What do you miss most about Garcia?
Oh boy. Well, you know, the whole nine yards. I kind of keep him around.
I feel like I keep him hanging around. That he's still around. His influence
is still there. I try not focus on missing stuff. We recorded an awful lot of
music, and there's still a lot more to delve into. I've just been putting
together this 'Pizza Tapes.'
You may keep his legacy alive even more than the Dead does.
The Dead was something Jerry was getting tired of. He had just done that
too much. When we got together, we played what he wanted to play, music that
interested him. All the traditional folk stuff, kind of revisiting our
influences.
Given all that music that you've explored and you've created, what is it
about acoustic music, string music that makes you seemingly tireless in
playing and promoting it? What is it about it that makes you work so hard and
at the same time have so much fun?
I love it. I have this opportunity now that I have this company. I can do
all these things. I'm at the point in my life where I'm an old guy, but I'm
not that old. I still have a lot of energy. So I'm making hay while the sun
shines. I might have done this earlier, but I didn't have the opportunity.
Before Acoustic Disc, if I had an idea, I had to sell it to a record company.
That was hard to do.
You've been recording since '63. What is it about this kind of music?
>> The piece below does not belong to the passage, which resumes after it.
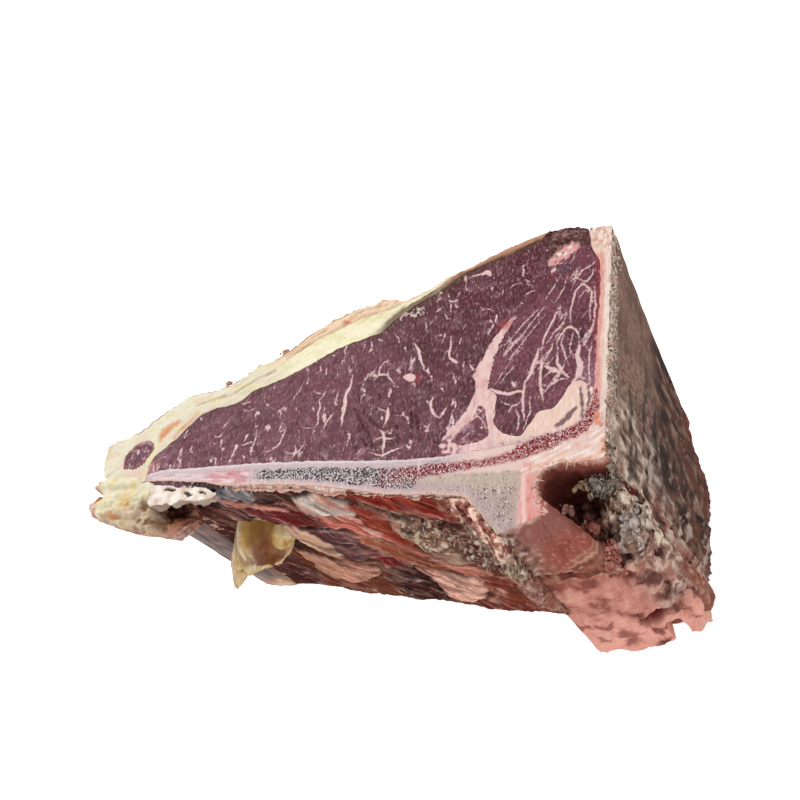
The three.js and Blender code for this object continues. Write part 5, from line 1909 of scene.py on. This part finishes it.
# Crumbs and shreds
crumbClusters = [  # centre, spread, number, smallest and largest half size, two colours, all in millimetres
    ((62.5, -36.6, 88), (4.5, 1.0, 1.8), 70, 0.4, 1.5, (186, 118, 106), (130, 70, 62)),
    ((56.6, -29.8, 107), (0.9, 0.9, 1.4), 14, 0.5, 1.5, (206, 164, 152), (150, 96, 88)),
    ((61.6, -33.0, 99), (1.4, 0.9, 1.4), 16, 0.5, 1.6, (206, 150, 136), (150, 92, 82)),
    ((67.0, -39.4, 91.0), (1.5, 2.3, 1.8), 300, 0.3, 1.3, (228, 164, 150), (160, 90, 80)),
    ((65.6, -39.2, 80), (1.6, 0.8, 3.0), 70, 0.3, 1.0, (216, 148, 132), (160, 94, 84)),
    ((74.0, -29.0, 93), (1.4, 3.2, 4.2), 240, 0.4, 1.5, (238, 230, 220), (166, 140, 126)),
    ((74.6, -34.0, 90), (1.4, 2.0, 3.0), 260, 0.4, 1.5, (236, 222, 208), (160, 122, 106)),
    ((68.5, -22.2, 106), (2.8, 1.6, 3.2), 110, 0.3, 1.2, (202, 190, 174), (112, 90, 80)),
    ((72.4, -17.5, 109), (0.6, 3.0, 4.0), 90, 0.3, 1.0, (190, 172, 158), (116, 92, 82)),
    ((61.6, -21.6, 107), (1.4, 0.9, 1.6), 20, 0.4, 1.2, (222, 196, 162), (176, 134, 104)),
    ((36.5, -41.2, 112), (2.8, 1.2, 3.4), 90, 0.25, 0.9, (226, 204, 192), (140, 108, 96)),
    ((30, -41.5, 100), (4.0, 1.6, 7), 110, 0.25, 1.0, (222, 206, 190), (132, 104, 88)),
    ((56.5, 59.5, 119.8), (4.5, 3.0, 0.4), 26, 0.2, 0.6, (228, 186, 176), (150, 104, 96)),
    ((56, 70.6, 119.0), (5.0, 0.5, 0.8), 70, 0.2, 0.6, (226, 186, 174), (150, 108, 96)),
    ((72.7, 28, 116.5), (0.4, 22, 2.4), 560, 0.15, 0.6, (250, 238, 228), (206, 176, 158)),
    ((71.4, -8, 118.6), (0.7, 4, 1.0), 60, 0.2, 0.7, (246, 228, 214), (226, 170, 146)),
    ((1.0, 44.6, 120.2), (1.5, 1.0, 0.2), 14, 0.4, 0.9, (244, 232, 222), (226, 200, 186)),
    ((-77.5, 25.4, 118.6), (0.9, 0.6, 0.5), 9, 0.4, 0.9, (232, 190, 172), (206, 150, 132)),
    ((-54.5, 36.6, 118.4), (1.0, 0.9, 0.5), 10, 0.4, 0.9, (232, 190, 170), (206, 146, 128)),
]


def crumbs(name, clusters, slot, seed):
    # uneven lumps thrown round each centre
    shape = bmesh.new()
    bmesh.ops.create_icosphere(shape, subdivisions=2, radius=1)
    ball = np.array([v.co for v in shape.verts])
    faces = np.array([[v.index for v in f.verts] for f in shape.faces])
    shape.free()
    rng = np.random.default_rng(seed)
    points, colours = [], []
    for centre, spread, count, low, high, one, other in clusters:
        spots = np.array(centre) + np.clip(rng.normal(size=(count, 3)), -1.7, 1.7) * spread
        sizes = low + (high - low) * rng.random((count, 1, 1)) ** 2
        turn = np.linalg.qr(rng.normal(size=(count, 3, 3)))[0]
        turn = turn * np.linalg.det(turn)[:, None, None]
        lump = (ball * (0.35 + 0.9 * rng.random((count, 1, 3)))) @ turn
        own = lump * 2.4 + 30 * rng.random((count, 1, 3))
        rough = fbm(1, seed, own[..., 0], own[..., 1], own[..., 2], 2)
        points.append((spots[:, None] + lump * sizes * (1 + 0.95 * rough[..., None])).reshape(-1, 3))
        share = np.clip(rng.random((count, 1)) + 0.8 * rough, 0, 1).ravel()
        colours.append(over(one, other, share))
    points = np.concatenate(points)
    number = len(points) // len(ball)
    triangles = (faces[None] + len(ball) * np.arange(number)[:, None, None]).reshape(-1, 3)
    looks = {"paint": np.concatenate(colours), "wet": 0.15}
    makeMesh(name, points, triangles, looks, shredMaterial, sharp=25)


def shreds(name, roots, ways, lengths, widths, colours, seed, rings=5):
    # bent threads that taper: from each root along its way, with four sides and a closed end
    rng = np.random.default_rng(seed)
    count = len(roots)
    way = ways / np.linalg.norm(ways, axis=1, keepdims=True)
    side = np.cross(way, rng.normal(size=(count, 3)))
    side /= np.linalg.norm(side, axis=1, keepdims=True)
    flat = np.cross(way, side)
    s = np.linspace(0, 1, rings)[None, :, None]
    spine = way[:, None] * s + 0.3 * rng.normal(size=(count, 1, 3)) * s**2
    spine = roots[:, None] + lengths[:, None, None] * spine
    half = (widths[:, None, None] * (1 - 0.85 * s**1.3))[..., None]
    corner = np.arange(4) * np.pi / 2
    around = np.cos(corner)[:, None] * side[:, None] + 0.5 * np.sin(corner)[:, None] * flat[:, None]
    points = (spine[:, :, None] + half * around[:, None]).reshape(-1, 3)
    low, high = np.meshgrid(np.arange(rings - 1) * 4, np.arange(4), indexing="ij")
    a, b = (low + high).ravel(), (low + (high + 1) % 4).ravel()
    last = 4 * (rings - 1)
    ends = np.array([[0, 3, 2], [0, 2, 1], [last, last + 1, last + 2], [last, last + 2, last + 3]])
    one = np.concatenate([quadTriangles(a, b, b + 4, a + 4), ends])
    triangles = (one[None] + 4 * rings * np.arange(count)[:, None, None]).reshape(-1, 3)
    share = np.repeat(rng.random(count) ** 1.5, 4 * rings)
    looks = {"paint": over(*colours, share), "wet": 0.2}
    makeMesh(name, points, triangles, looks, shredMaterial, sharp=80)


def fringe(name, edge, count, longest, widest, colours, seed):
    # shreds of bone along an edge of the fresh face, that point to its right
    rng = np.random.default_rng(seed)
    pick = rng.integers(1, len(edge) - 1, count)
    ahead = edge[pick + 1] - edge[pick - 1]
    ahead /= np.hypot(*ahead.T)[:, None]
    outward = np.stack([ahead[:, 1], -ahead[:, 0]], 1)
    sideways = outward + 0.45 * rng.normal(size=(count, 1)) * ahead
    ways = np.column_stack([sideways, rng.normal(-0.1, 0.25, count)])
    lengths = longest * (0.2 + 0.8 * rng.random(count) ** 2.5)
    flat = edge[pick] - 0.35 * outward
    dx, dy = wander(flat[:, 0], flat[:, 1], np.full(count, length))
    roots = np.stack(shaped(flat[:, 0] + dx, flat[:, 1] + dy, length - 0.1 - 0.5 * rng.random(count)), 1)
    widths = widest * (0.4 + 0.6 * rng.random(count))
    shreds(name, roots, ways, lengths, widths, colours, seed + 1)


lipEdge = joined(boneFoot, bevelOpen)
fringe("spineShreds", curve([(72, -11), (72, 66)]), 150, 2.2, 0.32, ((240, 220, 206), (206, 160, 146)), 301)
for number, (low, high) in enumerate(((46.5, 49.5), (21, 23), (15, 18), (0, 8))):
    fringe(f"spineTatters{number + 1}", curve([(72, low), (72, high)]), 16, 3.4, 0.75,
           ((238, 216, 198), (196, 140, 120)), 305 + 2 * number)
fringe("lipShreds", lipEdge, 520, 1.7, 0.26, ((246, 226, 216), (222, 160, 138)), 315)
fringe("lipTatters", resampled(lipEdge, 300)[60:190], 60, 3, 0.5, ((246, 222, 208), (214, 140, 112)), 317)
fringe("canalShreds", canalOpen, 110, 2.6, 0.36, ((248, 222, 204), (222, 140, 108)), 319)
crumbs("crumbs", crumbClusters, "dried_fat", 321)

# Torn threads in the mouth of the canal and below it
threadClusters = [  # centre, spread, number, longest
    ((68.5, -22.5, 106), (2.6, 1.6, 3.0), 150, 3.6), ((72.6, -24, 100), (0.8, 3.4, 4.4), 150, 3.4),
    ((73.0, -29, 92), (1.2, 2.4, 3.4), 110, 2.4), ((72.6, -15, 110), (0.3, 4.0, 4.0), 90, 2.6),
]


def threads(name, clusters, colours, seed):
    rng = np.random.default_rng(seed)
    roots, lengths = [], []
    for centre, spread, count, longest in clusters:
        roots.append(np.array(centre) + np.clip(rng.normal(size=(count, 3)), -1.7, 1.7) * spread)
        lengths.append(longest * (0.2 + 0.8 * rng.random(count) ** 2))
    roots, lengths = np.concatenate(roots), np.concatenate(lengths)
    ways = rng.normal(size=(len(roots), 3)) * (0.7, 1.0, 0.8)
    shreds(name, roots, ways, lengths, 0.15 + 0.4 * rng.random(len(roots)) ** 2, colours, seed + 1)


threads("canalThreads", threadClusters, ((228, 216, 200), (150, 126, 112)), 331)
print("crumbs and shreds done")

# Floor, light and camera
floorMesh = bpy.data.meshes.new("floor")
floorCorners = [(3 * x, 3 * y, -0.0002) for x, y in ((-1, -1), (1, -1), (1, 1), (-1, 1))]
floorMesh.from_pydata(floorCorners, [], [(0, 1, 2, 3)])
floor = placed("floor", floorMesh)
floorMaterial, floorKit, floorShader = newMaterial("floor")
floorKit.fill(floorShader, {"Base Color": (0.5, 0.5, 0.5, 1), "Emission Color": (1, 1, 1, 1),
                            "Emission Strength": 0.85, "Roughness": 0.9, "Specular IOR Level": 0})
floorMesh.materials.append(floorMaterial)

world = bpy.data.worlds.new("world")
world.use_nodes = True
Nodes(world.node_tree).fill(world.node_tree.nodes["Background"], {"Color": (1, 1, 1, 1), "Strength": 1})
bpy.context.scene.world = world

keyLight = {"place": (-0.35, 0.25, 0.75), "target": (-0.02, 0.01, 0.06), "size": 0.5, "power": 4.5}
light = bpy.data.lights.new("keyLight", "AREA")
light.size = keyLight["size"]
light.energy = keyLight["power"]
lamp = placed("keyLight", light)
lamp.location = keyLight["place"]
lamp.rotation_mode = "QUATERNION"
away = np.subtract(keyLight["place"], keyLight["target"])
lamp.rotation_quaternion = Vector(away).to_track_quat("Z", "Y")

camera = placed("camera", bpy.data.cameras.new("camera"))
camera.data.lens = 45
camera.data.sensor_width = 36
camera.matrix_world = Matrix((
    (0.90188267, 0.09391529, 0.42164864, 0.14609),
    (0.12418178, 0.87851472, -0.46129249, -0.15183),
    (-0.41374696, 0.46839278, 0.78065463, 0.39237),
    (0, 0, 0, 1),
))
bpy.context.scene.camera = camera
bpy.context.scene.view_settings.view_transform = "Standard"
It's
very varied, very diverse, but you can still trace all of its roots to a
similar place. What is it about it that you love so much?
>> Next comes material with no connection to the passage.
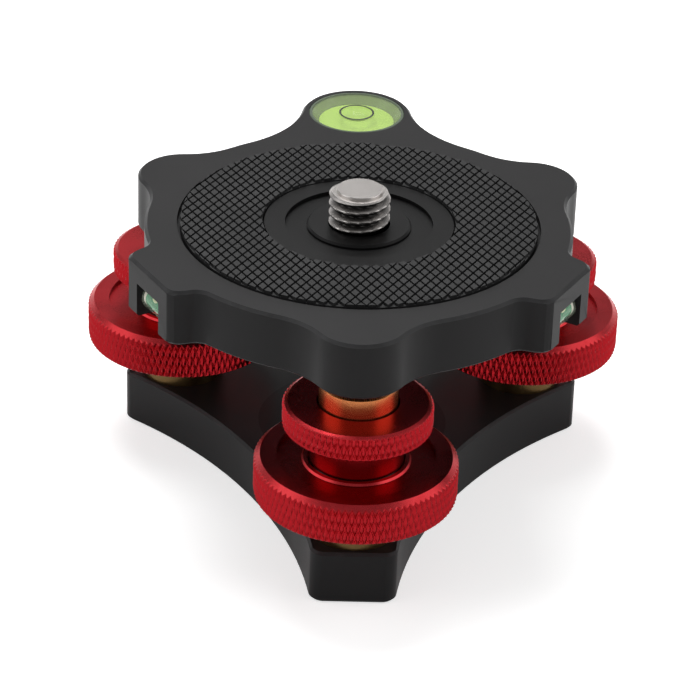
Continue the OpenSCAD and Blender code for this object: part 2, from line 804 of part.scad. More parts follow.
base_plate();
tripod_bush();
bearing_bushes();
thrust_washers();
on_leg(1) adjusting_wheel();  // adjusting_wheel_1
on_leg(2) adjusting_wheel();  // adjusting_wheel_2
on_leg(3) adjusting_wheel();  // adjusting_wheel_3
on_leg(1) wheel_retainer();  // wheel_retainer_1
on_leg(2) wheel_retainer();  // wheel_retainer_2
on_leg(3) wheel_retainer();  // wheel_retainer_3
on_leg(1) lock_washer();  // lock_washer_1
on_leg(2) lock_washer();  // lock_washer_2
on_leg(3) lock_washer();  // lock_washer_3
on_leg(1) lock_wheel();  // lock_wheel_1
on_leg(2) lock_wheel();  // lock_wheel_2
on_leg(3) lock_wheel();  // lock_wheel_3
on_leg(1) stud();  // stud_1
on_leg(2) stud();  // stud_2
on_leg(3) stud();  // stud_3
on_leg(1) ball_seat();  // ball_seat_1
on_leg(2) ball_seat();  // ball_seat_2
on_leg(3) ball_seat();  // ball_seat_3
top_plate();
ball_retainers();
rubber_pad();
centre_collar();
camera_screw();
screw_ring();
bullseye_body();
bullseye_fluid();
bullseye_backing();
tube_vials();
tube_fluids();
tube_caps();
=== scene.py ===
"""Looks of a leveling base for a tripod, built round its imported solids."""

import math

import bmesh
import bpy
from mathutils import Matrix, Vector


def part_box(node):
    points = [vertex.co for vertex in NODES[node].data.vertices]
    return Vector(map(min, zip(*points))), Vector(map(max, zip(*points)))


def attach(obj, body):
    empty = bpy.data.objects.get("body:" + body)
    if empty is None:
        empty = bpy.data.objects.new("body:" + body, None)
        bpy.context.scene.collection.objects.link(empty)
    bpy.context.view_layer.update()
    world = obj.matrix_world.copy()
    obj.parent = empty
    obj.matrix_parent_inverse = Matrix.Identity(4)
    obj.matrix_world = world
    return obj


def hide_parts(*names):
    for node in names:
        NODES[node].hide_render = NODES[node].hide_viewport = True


bl_info = {
    "name": "Leveling Base",
    "version": (1, 0, 0),
    "blender": (4, 5, 0),
    "location": "3D View > Sidebar > Leveling Base",
    "description": "Knurled wheels, diamond pad, cut thread, finishes and a pale stage",
    "category": "Object",
}

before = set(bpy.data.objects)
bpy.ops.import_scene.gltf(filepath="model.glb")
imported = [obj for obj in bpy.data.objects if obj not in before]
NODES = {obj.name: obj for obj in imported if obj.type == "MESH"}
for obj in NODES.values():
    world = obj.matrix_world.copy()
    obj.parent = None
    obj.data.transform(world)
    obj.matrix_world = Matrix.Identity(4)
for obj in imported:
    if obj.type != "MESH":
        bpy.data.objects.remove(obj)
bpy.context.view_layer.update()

MM = 0.001
TURN = 2 * math.pi
LEGS = (1, 2, 3)


def node_radius(node):
    """Radius in millimetres of a round node."""
    low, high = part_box(node)
    return (high.x - low.x) / 2 / MM


def node_low(node):
    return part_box(node)[0].z / MM


def node_high(node):
    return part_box(node)[1].z / MM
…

I love music. Part of music is just the sound of it, making the sound.
That's the thing about acoustic instruments. The sound is the job of the
musician to produce that sound; other than the instrument builder. It's not
like a synthesizer that comes off the assembly line. You push button No. 74,
and it's going to sound exactly the same as button No. 74. And no matter who
pushes button No. 74, it's going to sound like that. If you have a mandolin
that was made in 1922 by craftsmen the likes of which don't exist anymore
because you couldn't afford to pay them, they knew what they were doing. They
hadn't discovered a way to make everything real loud. I just think those are
the real tones of music, acoustic instruments.
Electric instruments and synthesizers, I'm not saying there's no artistry
involved in that. But there's much more artistry involved in acoustic music.
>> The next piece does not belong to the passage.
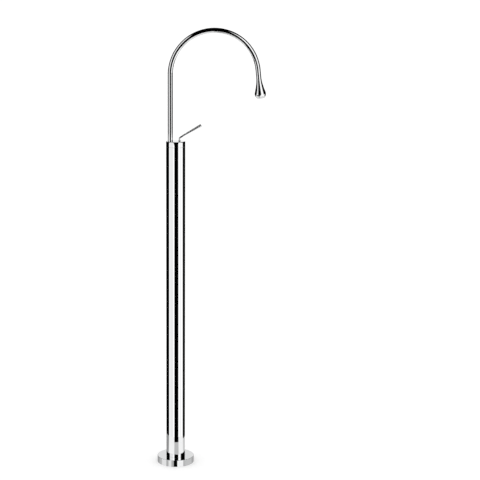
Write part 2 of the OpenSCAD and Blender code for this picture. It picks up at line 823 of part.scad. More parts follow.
// Spout: the riser and the arch are one bent tube
module spout_tube() {
  color("gainsboro") {
    at_spout() tube_piece(tube_r, tube_in, tube_z, arch_z - tube_z);
    translate([arch_x, 0, arch_z]) rotate([90, 0, 0]) rotate([0, 0, 180])
      rotate_extrude(angle = -sweep_a) translate([arch_r, 0]) difference() {
        circle(r = tube_r, $fn = 64);
        circle(r = tube_in, $fn = 64);
      }
  }
}

module spout_sleeve() {
  color("goldenrod") at_spout() difference() {
    translate([0, 0, sleeve_z]) cylinder(r = sleeve_r, h = sleeve_len);
    translate([0, 0, sleeve_z - 1]) cylinder(r = sleeve_bore_r, h = sleeve_len);
    translate([0, 0, sleeve_top - sleeve_cup]) cylinder(r = tube_r + run_gap, h = sleeve_cup + 1);
    for (z = ring_zs)
      tube_piece(sleeve_r + 1, ring_groove_r, z - ring_groove_h / 2, ring_groove_h);
    tube_piece(sleeve_r + 1, sleeve_r - glide_depth, glide_z - glide_h / 2, glide_h);
    translate([0, 0, stop_z]) rotate(90 - stop_span) rotate_extrude(angle = 2 * stop_span)
      translate([ring_groove_r, -stop_tip_r - fit_gap])
        square([ring_section + 1, 2 * (stop_tip_r + fit_gap)]);
  }
}

module spout_seal_rings() {
  color("dimgray") at_spout() for (z = ring_zs) translate([0, 0, z])
    o_ring((socket_r + ring_groove_r) / 2, socket_r - ring_groove_r - 0.06);
}

module spout_glide_ring() {
  color("white") at_spout()
    tube_piece(socket_r - 0.02, sleeve_r - glide_depth + 0.02, glide_z - glide_h / 2 + 0.05, glide_h - 0.1);
}

// Outlet
module outlet_nipple() {
  color("goldenrod") at_leg() tube_piece(nipple_r, drop_bore_r, -nipple_up, nipple_up + nipple_down);
}

function flare_r(t) = tube_r + (blend_r - tube_r) * pow(t, drop_curve);

module drop_outlet() {
  joint = braze_gap - neck_len;
  color("gainsboro") at_leg(neck_len) difference() {
    rotate_extrude() polygon(concat(
      [[0, joint], [tube_r, joint]],
      [for (i = [0 : flare_steps]) [flare_r(i / flare_steps), flare_len * i / flare_steps]],
      [for (i = [1 : round_steps])
        let (a = -drop_blend_a + (face_a + drop_blend_a) * i / round_steps)
        [drop_r * cos(a), drop_middle + drop_r * sin(a)]],
      [[0, drop_len]]
    ));
    translate([0, 0, joint - 1]) cylinder(r = nipple_r + run_gap, h = nipple_down + 1 + fit_gap);
    translate([0, 0, joint]) cylinder(r = drop_bore_r, h = drop_len + neck_len);
    translate([0, 0, drop_len - aerator_h]) cylinder(r = aerator_r, h = aerator_h + 1);
  }
}

module aerator_seal() {
  color("dimgray") at_leg(neck_len)
    tube_piece(insert_r - 0.1, drop_bore_r + 0.4, drop_len - aerator_h + 0.1, seal_t - 0.2);
}

module aerator_insert() {
  color("white") at_leg(neck_len) difference() {
    translate([0, 0, insert_z]) cylinder(r = insert_r, h = insert_end - insert_z);
    translate([0, 0, insert_z + 2]) cylinder(r = insert_r - 1, h = aerator_h);
    for (turn = [0 : 45 : 315]) rotate(turn)
      translate([insert_r * 0.5, 0, insert_z - 1]) cylinder(r = 0.9, h = 4);
  }
}

module aerator_screen() {
  pitch = 2;
  color("silver") at_leg(neck_len) difference() {
    translate([0, 0, insert_end + 0.1]) cylinder(r = insert_r, h = screen_t);
    for (ring = [1 : 3])
      for (turn = [0 : 60 / ring : 359]) rotate(turn)
        translate([ring * pitch * insert_r / 7.3, 0, insert_end - 1]) cylinder(r = 0.55, h = 4);
    translate([0, 0, insert_end - 1]) cylinder(r = 0.55, h = 4);
  }
}

floor_plate();
floor_seal();
cover_flange();
cover_seal_ring();
column_tube();
column_screws();
hot_strainer();
cold_strainer();
hot_check_valve();
cold_check_valve();
lower_pipe_seals();
upper_pipe_seals();
hot_pipe();
cold_pipe();
pipe_spacer_lower();
pipe_spacer_upper();
column_top_plate();
mixer_body();
body_screws();
passage_plug();
cartridge_base();
port_seals();
fixed_disc();
cartridge_housing();
cartridge_nut();
top_cap();
cap_seal_ring();
lever_seal_ring();
spout_guide_ring();
spout_stop_screw();
cartridge_rotor();
lever_pin();
lever_hub();
lever_rod();
moving_disc();
disc_carrier();
spout_tube();
spout_sleeve();
spout_seal_rings();
spout_glide_ring();
outlet_nipple();
drop_outlet();
aerator_seal();
aerator_insert();
aerator_screen();
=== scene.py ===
import bmesh
import bpy
from math import acos, cos, degrees, pi, radians, sin, sqrt, tan
from mathutils import Matrix, Vector


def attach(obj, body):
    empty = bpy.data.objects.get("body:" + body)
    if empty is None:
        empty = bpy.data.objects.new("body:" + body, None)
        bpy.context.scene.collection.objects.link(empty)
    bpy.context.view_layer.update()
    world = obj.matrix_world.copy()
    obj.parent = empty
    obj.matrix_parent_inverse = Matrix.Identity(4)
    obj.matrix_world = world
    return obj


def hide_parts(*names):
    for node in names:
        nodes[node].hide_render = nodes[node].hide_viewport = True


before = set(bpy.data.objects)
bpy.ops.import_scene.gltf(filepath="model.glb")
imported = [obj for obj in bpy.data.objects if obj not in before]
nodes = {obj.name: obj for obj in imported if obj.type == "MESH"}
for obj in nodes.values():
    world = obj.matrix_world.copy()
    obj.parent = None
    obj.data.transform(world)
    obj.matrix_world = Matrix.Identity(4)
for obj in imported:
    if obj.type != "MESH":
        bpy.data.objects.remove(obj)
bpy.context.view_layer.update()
MM = 0.001


# Floor fixing. The real mixer stands on a turned stainless plate, screwed to the floor through
# four holes, with a spigot that the column slips over and four small screws that hold it there.
# All of it is machined from bar, so it keeps fine turning rings and small handling marks.
def link(tree, source, target):
    tree.links.new(source, target)


def add_node(tree, kind, **settings):
    node = tree.nodes.new(kind)
    for name, value in settings.items():
        setattr(node, name, value)
    return node


def effect_group(name, inputs, outputs):
    group = bpy.data.node_groups.new(name, "ShaderNodeTree")
    for socket, value in inputs.items():
        made = group.interface.new_socket(socket, in_out="INPUT", socket_type="NodeSocketFloat")
        made.default_value = value
    group.interface.new_socket("Place", in_out="INPUT", socket_type="NodeSocketVector")
    for socket in outputs:
        group.interface.new_socket(socket, in_out="OUTPUT", socket_type="NodeSocketFloat")
    entry = add_node(group, "NodeGroupInput")
    leave = add_node(group, "NodeGroupOutput")
    return group, entry, leave


def handling_marks_group():
    """Cloudy patches left by hands and wiping, as a mask from 0 to 1."""
    group, entry, leave = effect_group("handling_marks", {"Scale": 20.0, "Contrast": 0.5}, ["Mask"])
    cloud = add_node(group, "ShaderNodeTexNoise")
    cloud.inputs["Detail"].default_value = 5.0
    cloud.inputs["Roughness"].default_value = 0.62
    spread = add_node(group, "ShaderNodeMapRange", interpolation_type="SMOOTHSTEP")
    low = add_node(group, "ShaderNodeMath", operation="SUBTRACT")
    high = add_node(group, "ShaderNodeMath", operation="ADD")
    low.inputs[0].default_value = 0.5
    high.inputs[0].default_value = 0.5
    link(group, entry.outputs["Place"], cloud.inputs["Vector"])
    link(group, entry.outputs["Scale"], cloud.inputs["Scale"])
    link(group, entry.outputs["Contrast"], low.inputs[1])
    link(group, entry.outputs["Contrast"], high.inputs[1])
    link(group, cloud.outputs["Fac"], spread.inputs["Value"])
    link(group, low.outputs[0], spread.inputs["From Min"])
    link(group, high.outputs[0], spread.inputs["From Max"])
    link(group, spread.outputs["Result"], leave.inputs["Mask"])
    return group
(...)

Look at all the violin players there are in the world, and yet a guy like
Stephane Grappelli could play one bar and you know it's him. To me that's
artistry. Whereas a guy like Jean-Luc Ponty is a great player, but he's
devoted a lot of energy into making his violin sound like an electric guitar.
You can still recognize who it is, but I think acoustic musicians have to
make the sound too. If they want it loud, they have to play loud. They have
to make the tone. To me, that's a big part of musicianship that a lot of
musicians just lose out on because they let technology do it for them. I
don't think they come up with a superior tone. I know I'm in the minority on
that.
I mean, Carlos Santana just sold eight zillion records, and that's fine.
I like what he does. But I'm in this other field. It's a smaller field.
Basically, they developed the electric guitar so it could be louder. They
never really got a prettier sound out of it to my ears.